1.    The options are HUGE

There are so many different MGT opportunities it is staggering. I got my job relatively early in the recruitment process (MGTs are advertised until as late as January, but the peak is between May-August) so I stopped looking for new MGT opportunities, but there are interns in every academic school, administration, comms and marketing, sports, the SU and just about every other area that you could imagine. Talking to the other MGTs I have learned about all kinds of exciting roles that are on offer at the university exclusively to UoM graduates from 2018 or 2019.

And it isn’t just roles at the university either, as the MGT programme connects local businesses with graduates and all kinds of different opportunities in a range of sectors can be found. Check out the Facebook page for more information.

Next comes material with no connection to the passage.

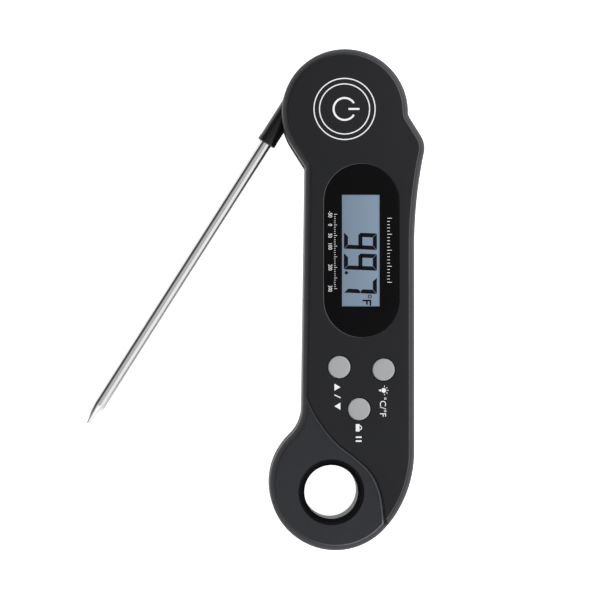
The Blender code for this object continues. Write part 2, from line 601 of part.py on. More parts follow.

2.    You will make mistakes, and that’s OK

During education you’re encouraged to never make mistakes, that they can’t be undone and you’ll be penalised when you do. ‘Unlearning’ this can be a bit of a struggle, but my internship has really taught me that mistakes are a part of life, and it’s how you work to fix the mistake and learn from the mistake that matters. Mistakes aren’t a failure, they’re an opportunity to do better next time. No employer expects you to walk into a job (especially an entry-level one) and to already know exactly how to do that job, so branching out, giving a few things a go and sometimes getting them wrong is how you grow in your career and as a person. Not only this, but making mistakes helps you develop your problem-solving skills and can be great to talk about in interviews!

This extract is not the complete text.